I think the allowances made for college athletes already disproportionately benefits African-Americans, and I’d be quite willing to see those exceptions disappear.
Wisconsin is the epicenter of PC and white guilt. About 15-20 years ago the university put out their annual booklet to prospective students. There was a group photo of alleged UW students. A sharp eyed person picked out that all the black students had been photo shopped into the shot.
Nick: Really?
I’d say Madison is assertively PC, but not Wisconsin. Milwaukee, for example, has basically confined African Americans to a small plot above Wisconsin Avenue between the East Side and west to about where Miller Brewery sits. This wasn’t by coincidence, and the rest of Wisconsin is politely (protestant) milky white.
Steve, I meant to say the University of Wisconsin/Madison. Hell, Adams County is Deliverance country.
🙂
Milwaukee, for example, has basically confined African Americans to a small plot above Wisconsin Avenue between the East Side and west to about where Miller Brewery sits.
Neither ‘Miwaukee’ nor any real agent did this. To the extent that there is settlement clustering, it’s the result of thousands of small decisions each year about where to rent and where to buy.
No, there’s no choice because of economic exclusion, a history of state and local discriminatory restrictive covenants, and a fear of not being huddled together for protection.
Restrictive covenants haven’t been enforced in nearly 70 years. ‘Economic exclusion’ is a bit of rhetorical gamesmanship which refers to something banal: rents vary by neighborhood. As for being ‘huddled together’, white-on-black crime is quite infrequent. If blacks are anxious about their neighbors, that’s usually poor risk assessment.

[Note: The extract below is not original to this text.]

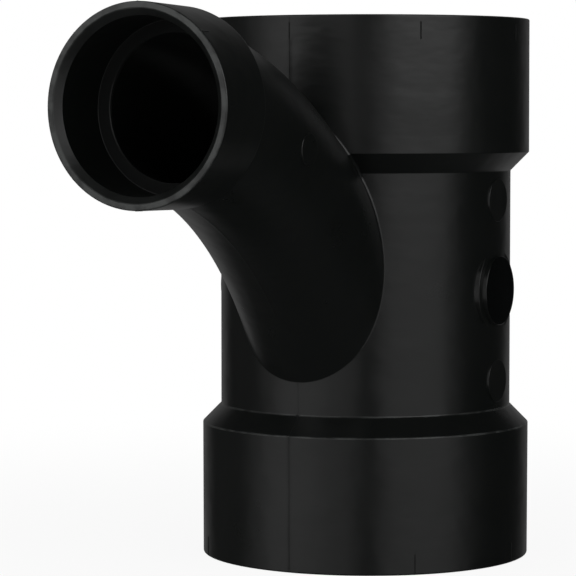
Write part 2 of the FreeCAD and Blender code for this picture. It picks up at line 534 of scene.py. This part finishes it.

Where I’m from, about 1/3 of the black population lives nestled unobtrusively in suburban, small-town, and rural loci where they’re a single-digit minority and more than half the black population lives in census bloc groups which have a non-black majority. The most salient problem blacks in concentrated formation face is crime and associated school disorder. Your ilk cares nothing about that and does nothing about that.